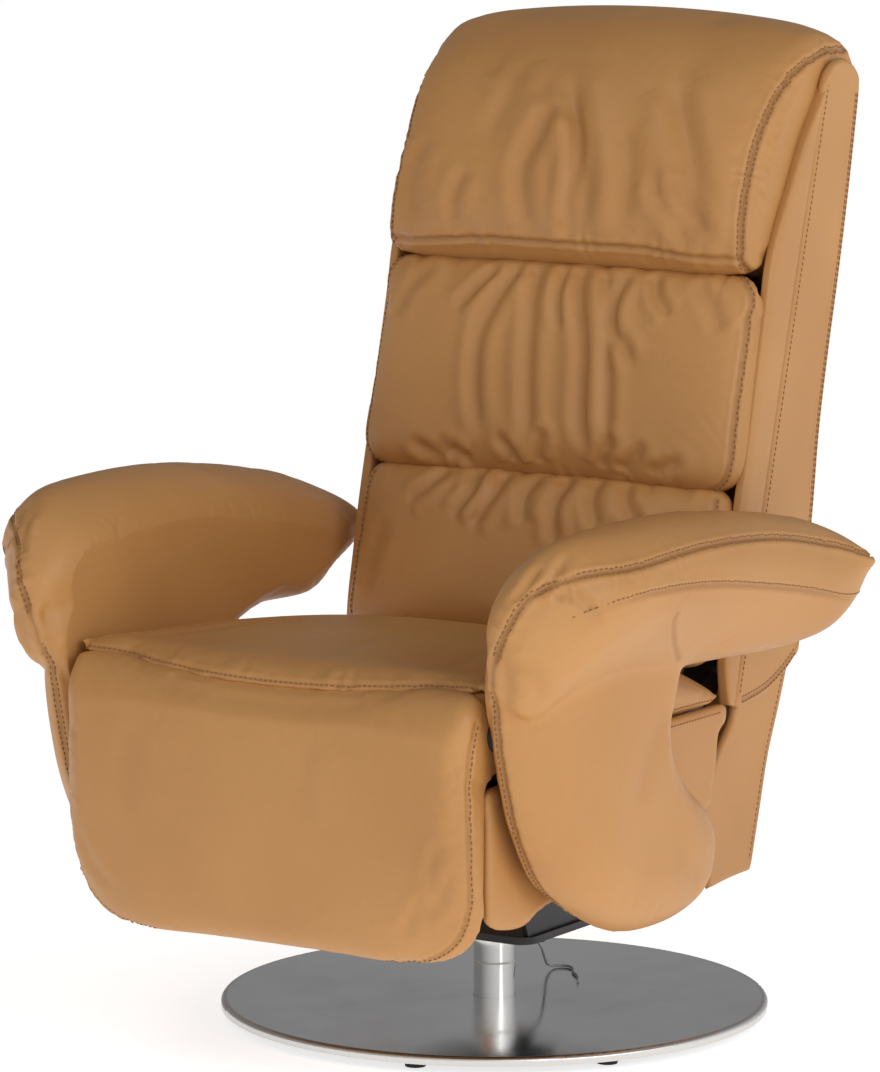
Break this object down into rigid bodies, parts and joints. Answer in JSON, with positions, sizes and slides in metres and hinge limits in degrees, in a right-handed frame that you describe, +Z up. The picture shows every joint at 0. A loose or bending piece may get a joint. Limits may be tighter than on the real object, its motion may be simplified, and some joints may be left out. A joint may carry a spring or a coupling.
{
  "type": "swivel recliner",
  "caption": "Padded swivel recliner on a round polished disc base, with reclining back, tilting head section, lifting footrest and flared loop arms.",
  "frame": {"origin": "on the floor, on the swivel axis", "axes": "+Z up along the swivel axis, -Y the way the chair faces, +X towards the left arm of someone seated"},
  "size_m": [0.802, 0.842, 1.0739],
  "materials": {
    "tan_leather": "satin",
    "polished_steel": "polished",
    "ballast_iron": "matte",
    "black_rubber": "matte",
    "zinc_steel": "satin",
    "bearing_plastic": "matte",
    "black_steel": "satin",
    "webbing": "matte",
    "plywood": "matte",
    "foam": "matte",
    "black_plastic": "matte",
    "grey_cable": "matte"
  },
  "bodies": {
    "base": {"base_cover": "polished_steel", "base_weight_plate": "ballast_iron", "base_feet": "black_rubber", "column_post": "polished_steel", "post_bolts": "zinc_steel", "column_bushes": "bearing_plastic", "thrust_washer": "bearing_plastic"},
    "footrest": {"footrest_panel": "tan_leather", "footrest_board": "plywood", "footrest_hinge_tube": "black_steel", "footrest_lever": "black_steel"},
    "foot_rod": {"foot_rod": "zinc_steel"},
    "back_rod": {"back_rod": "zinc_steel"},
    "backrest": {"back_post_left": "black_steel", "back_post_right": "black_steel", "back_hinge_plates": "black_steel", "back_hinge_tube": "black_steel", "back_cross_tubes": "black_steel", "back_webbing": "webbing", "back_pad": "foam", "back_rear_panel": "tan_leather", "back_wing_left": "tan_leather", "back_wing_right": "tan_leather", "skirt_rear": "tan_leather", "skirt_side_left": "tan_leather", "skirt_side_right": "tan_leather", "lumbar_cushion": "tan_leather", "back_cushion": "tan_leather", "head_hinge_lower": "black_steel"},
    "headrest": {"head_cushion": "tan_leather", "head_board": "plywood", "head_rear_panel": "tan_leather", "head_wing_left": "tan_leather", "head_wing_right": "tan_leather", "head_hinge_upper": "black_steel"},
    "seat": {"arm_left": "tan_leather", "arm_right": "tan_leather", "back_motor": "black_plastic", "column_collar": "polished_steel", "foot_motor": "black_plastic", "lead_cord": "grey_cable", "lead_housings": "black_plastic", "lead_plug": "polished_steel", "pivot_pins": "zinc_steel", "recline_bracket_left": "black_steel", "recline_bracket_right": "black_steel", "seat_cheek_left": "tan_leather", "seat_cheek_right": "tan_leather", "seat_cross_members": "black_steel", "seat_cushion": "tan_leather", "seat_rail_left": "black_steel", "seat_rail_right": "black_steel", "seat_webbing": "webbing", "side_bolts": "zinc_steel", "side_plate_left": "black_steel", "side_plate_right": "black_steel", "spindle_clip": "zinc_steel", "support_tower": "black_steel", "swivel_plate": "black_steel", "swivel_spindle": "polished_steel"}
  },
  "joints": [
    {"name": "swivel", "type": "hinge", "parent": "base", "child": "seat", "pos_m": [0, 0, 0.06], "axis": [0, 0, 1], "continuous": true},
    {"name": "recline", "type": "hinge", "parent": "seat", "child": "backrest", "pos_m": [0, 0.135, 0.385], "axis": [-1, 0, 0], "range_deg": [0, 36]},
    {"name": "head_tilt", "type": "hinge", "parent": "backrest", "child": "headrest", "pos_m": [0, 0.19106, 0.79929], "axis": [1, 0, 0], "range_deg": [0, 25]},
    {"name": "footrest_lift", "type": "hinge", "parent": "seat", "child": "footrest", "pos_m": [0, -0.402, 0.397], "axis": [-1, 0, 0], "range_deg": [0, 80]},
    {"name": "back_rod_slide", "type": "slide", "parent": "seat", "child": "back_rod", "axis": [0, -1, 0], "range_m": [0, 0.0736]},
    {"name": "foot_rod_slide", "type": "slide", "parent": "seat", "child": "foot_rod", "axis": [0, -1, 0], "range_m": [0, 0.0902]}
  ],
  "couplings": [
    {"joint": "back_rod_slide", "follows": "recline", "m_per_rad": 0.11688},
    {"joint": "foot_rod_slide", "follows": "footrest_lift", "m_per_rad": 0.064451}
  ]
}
------------------------------------------------------------
Job:
Your task is to print the whole listing again exactly.

Result:
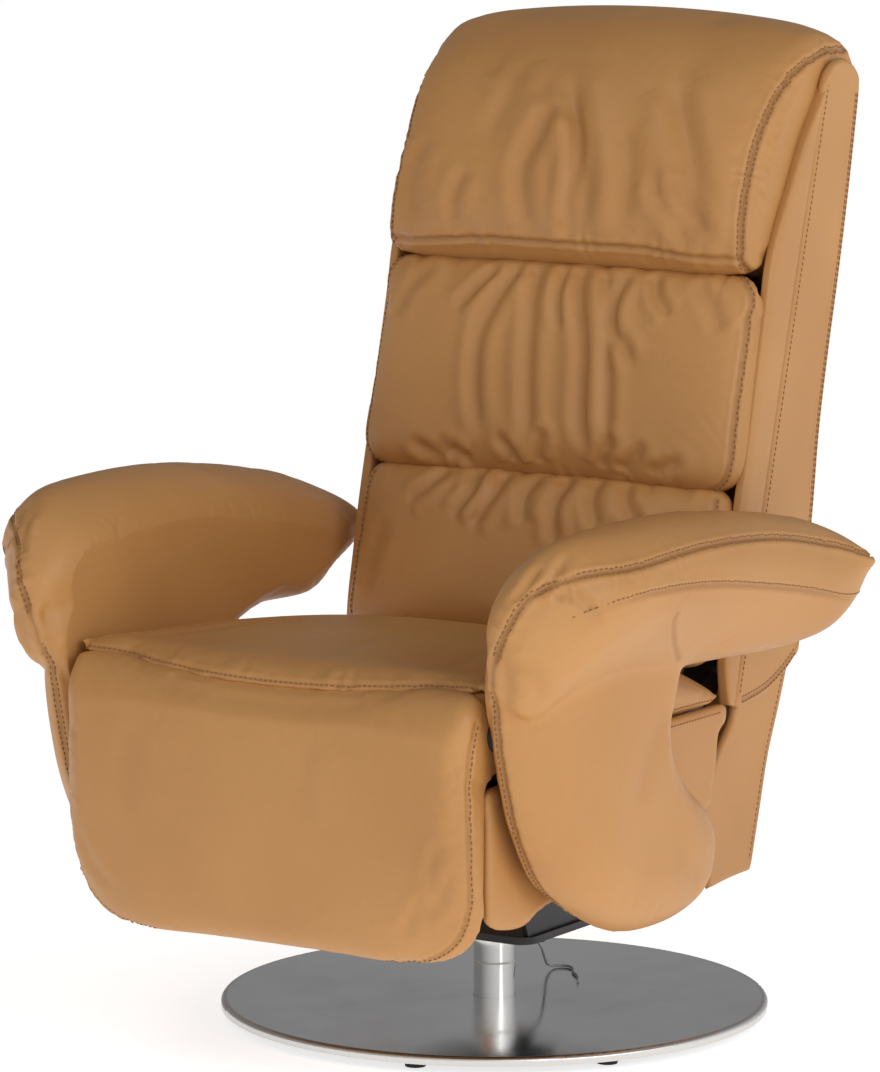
Break this object down into rigid bodies, parts and joints. Answer in JSON, with positions, sizes and slides in metres and hinge limits in degrees, in a right-handed frame that you describe, +Z up. The picture shows every joint at 0. A loose or bending piece may get a joint. Limits may be tighter than on the real object, its motion may be simplified, and some joints may be left out. A joint may carry a spring or a coupling.
{
  "type": "swivel recliner",
  "caption": "Padded swivel recliner on a round polished disc base, with reclining back, tilting head section, lifting footrest and flared loop arms.",
  "frame": {"origin": "on the floor, on the swivel axis", "axes": "+Z up along the swivel axis, -Y the way the chair faces, +X towards the left arm of someone seated"},
  "size_m": [0.802, 0.842, 1.0739],
  "materials": {
    "tan_leather": "satin",
    "polished_steel": "polished",
    "ballast_iron": "matte",
    "black_rubber": "matte",
    "zinc_steel": "satin",
    "bearing_plastic": "matte",
    "black_steel": "satin",
    "webbing": "matte",
    "plywood": "matte",
    "foam": "matte",
    "black_plastic": "matte",
    "grey_cable": "matte"
  },
  "bodies": {
    "base": {"base_cover": "polished_steel", "base_weight_plate": "ballast_iron", "base_feet": "black_rubber", "column_post": "polished_steel", "post_bolts": "zinc_steel", "column_bushes": "bearing_plastic", "thrust_washer": "bearing_plastic"},
    "footrest": {"footrest_panel": "tan_leather", "footrest_board": "plywood", "footrest_hinge_tube": "black_steel", "footrest_lever": "black_steel"},
    "foot_rod": {"foot_rod": "zinc_steel"},
    "back_rod": {"back_rod": "zinc_steel"},
    "backrest": {"back_post_left": "black_steel", "back_post_right": "black_steel", "back_hinge_plates": "black_steel", "back_hinge_tube": "black_steel", "back_cross_tubes": "black_steel", "back_webbing": "webbing", "back_pad": "foam", "back_rear_panel": "tan_leather", "back_wing_left": "tan_leather", "back_wing_right": "tan_leather", "skirt_rear": "tan_leather", "skirt_side_left": "tan_leather", "skirt_side_right": "tan_leather", "lumbar_cushion": "tan_leather", "back_cushion": "tan_leather", "head_hinge_lower": "black_steel"},
    "headrest": {"head_cushion": "tan_leather", "head_board": "plywood", "head_rear_panel": "tan_leather", "head_wing_left": "tan_leather", "head_wing_right": "tan_leather", "head_hinge_upper": "black_steel"},
    "seat": {"arm_left": "tan_leather", "arm_right": "tan_leather", "back_motor": "black_plastic", "column_collar": "polished_steel", "foot_motor": "black_plastic", "lead_cord": "grey_cable", "lead_housings": "black_plastic", "lead_plug": "polished_steel", "pivot_pins": "zinc_steel", "recline_bracket_left": "black_steel", "recline_bracket_right": "black_steel", "seat_cheek_left": "tan_leather", "seat_cheek_right": "tan_leather", "seat_cross_members": "black_steel", "seat_cushion": "tan_leather", "seat_rail_left": "black_steel", "seat_rail_right": "black_steel", "seat_webbing": "webbing", "side_bolts": "zinc_steel", "side_plate_left": "black_steel", "side_plate_right": "black_steel", "spindle_clip": "zinc_steel", "support_tower": "black_steel", "swivel_plate": "black_steel", "swivel_spindle": "polished_steel"}
  },
  "joints": [
    {"name": "swivel", "type": "hinge", "parent": "base", "child": "seat", "pos_m": [0, 0, 0.06], "axis": [0, 0, 1], "continuous": true},
    {"name": "recline", "type": "hinge", "parent": "seat", "child": "backrest", "pos_m": [0, 0.135, 0.385], "axis": [-1, 0, 0], "range_deg": [0, 36]},
    {"name": "head_tilt", "type": "hinge", "parent": "backrest", "child": "headrest", "pos_m": [0, 0.19106, 0.79929], "axis": [1, 0, 0], "range_deg": [0, 25]},
    {"name": "footrest_lift", "type": "hinge", "parent": "seat", "child": "footrest", "pos_m": [0, -0.402, 0.397], "axis": [-1, 0, 0], "range_deg": [0, 80]},
    {"name": "back_rod_slide", "type": "slide", "parent": "seat", "child": "back_rod", "axis": [0, -1, 0], "range_m": [0, 0.0736]},
    {"name": "foot_rod_slide", "type": "slide", "parent": "seat", "child": "foot_rod", "axis": [0, -1, 0], "range_m": [0, 0.0902]}
  ],
  "couplings": [
    {"joint": "back_rod_slide", "follows": "recline", "m_per_rad": 0.11688},
    {"joint": "foot_rod_slide", "follows": "footrest_lift", "m_per_rad": 0.064451}
  ]
}